Where have I been? Summer 2012 Edition

Summer was an ugly dry-spell for gaming as my interests are highly focused.  I played a significant amount of Kingdoms of Amalur: Reckoning after the parent studio closed shop.  It was in the news, you can google the closure and read all about it.

I saw the closure as an opportunity to strike early and fast.  And so I bought a copy of KoA: Reckoning at barely under release price new.  I bought all of the extra quest DLC, hoping to avoid any future cutoff on account of the studio closure.

And then I played for nearly a week straight.  My girlfriend went out of town to visit family and so I spent more time focused on it than I might have normally.  Anyone who liked Fable but had some second thoughts I will heartily recommend to this game.  It’s great, it’s that single person quest game in a style similar to Fable but without some of the naggling mechanical breakdowns.  And sweet mother of god.. it’s long.  40 odd hours in and i’m only maybe 2/3 through the main plot and some of the side quests.  I wholly expect another 10 or more hours out of clearing all the major milestones.  This is a great game with crafting, questing and boss-style fights.  An Xbox exclusive, definitely worth checking out.

Late August saw the release of Guild Wars 2 which I already talked about.  I’ll just take this time to say it’s worth it.  If you like MMO’s, are tired of the classic quest grind but still want that fantasy ‘save the world’ experience, then this is for you.  I’ve invited a number of my friends to play and all my mmo-centric fans are enjoying it.  It’s a highly social game, rewarding you for helping players from a defeated state and for assisting them in combat.  Nobody’s penalized for partying, no xp share fractionalization for joining up with your four chums.  I’m still up to my eyeballs in thrill for the game even after three weeks of exposure.

Mid September saw the release of Borderlands 2 which is challenging FTL for what scraps of attention Guild Wars 2 is leaving behind.  Borderlands 2 is a FPSRPG.  That is, you shoot guns and do quests and get xp from the First-Person perspective.  And boy howdy does it have guns.  The first game had a randomization system proving that no two guns will ever be exactly the same.  Story tells that the sequel only does it better with refinements to this and other systems streamlining an otherwise well-structured system.  More of the adolescent humor dotted with quality plot development.

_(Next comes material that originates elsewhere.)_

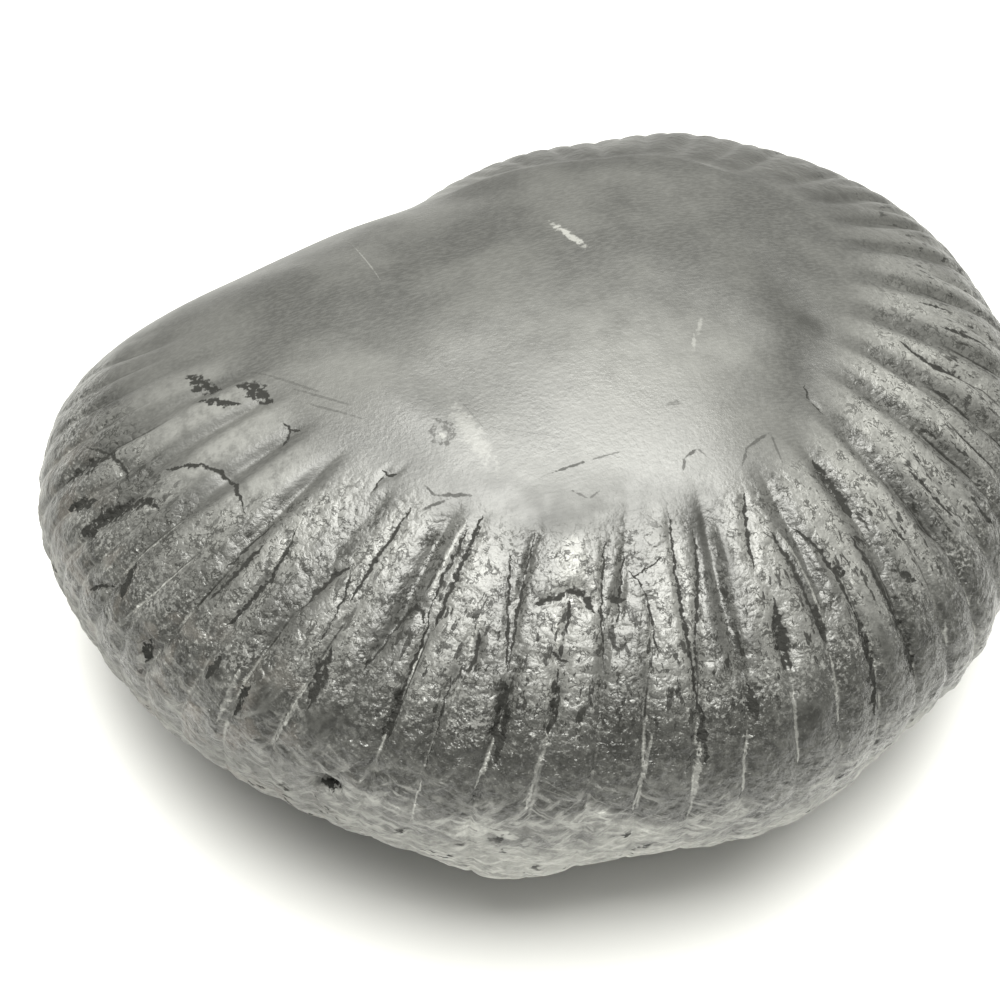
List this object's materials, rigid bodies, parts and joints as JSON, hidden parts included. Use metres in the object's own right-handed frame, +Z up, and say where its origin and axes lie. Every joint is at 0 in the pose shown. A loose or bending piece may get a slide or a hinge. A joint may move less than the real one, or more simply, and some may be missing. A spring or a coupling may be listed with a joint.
{
  "type": "shaligram stone",
  "caption": "Disc-shaped black ammonite fossil, river-worn, with forked ribs around the rim, a smooth low cap over the coil's middle and a flat worn underside.",
  "frame": {"origin": "foot of the fossil's coil axis, on the flat that the stone rests on", "axes": "+Z up along the coil axis, -Y towards the side seen nearest in the picture, +X to that view's right"},
  "size_m": [0.1033, 0.0934, 0.039],
  "materials": {
    "stone": "satin, river-polished, rougher and crinkled over the ribs"
  },
  "bodies": {
    "root": {"stone": "stone"}
  },
  "joints": []
}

This is the B-Movie Action Flick you’re going to go see with your friends even though you know it’s just going to have big muscles, guns and explosions.  You know what you’re getting in Borderlands 2 and dammit, I want to play.  But I’m holding out, Borderlands 2 is a co-op game and there’s no good reason to play alone if you don’t have to.

FTL is a space strategy game in the likeness of Rogue and Rogue-clones.  You have a ship, a crew and a series of random events based on where you send your ship.  At a measly 10 bucks I tried it out on a whim since I passed on the Kickstarter they ran several months ago.  I’m amazed and pleased.  Simple gameplay with a structured plot you can replay to experience random events every time.  A game I can pick up for five minutes and not spend 2 1/2 minutes just loading.  More of an rpg than really a space game, your crew gains xp, fights off boarding pirates and aliens and douses fires when necessary.  I recommend checking youtube as the screenshots don’t really do it justice.  And for my strategy/rpg fans surely you should give this an extra close look.

And that, was Summer 2012.  If nothing catches up to me in the interim, we’ll be talking again near the end of Fall.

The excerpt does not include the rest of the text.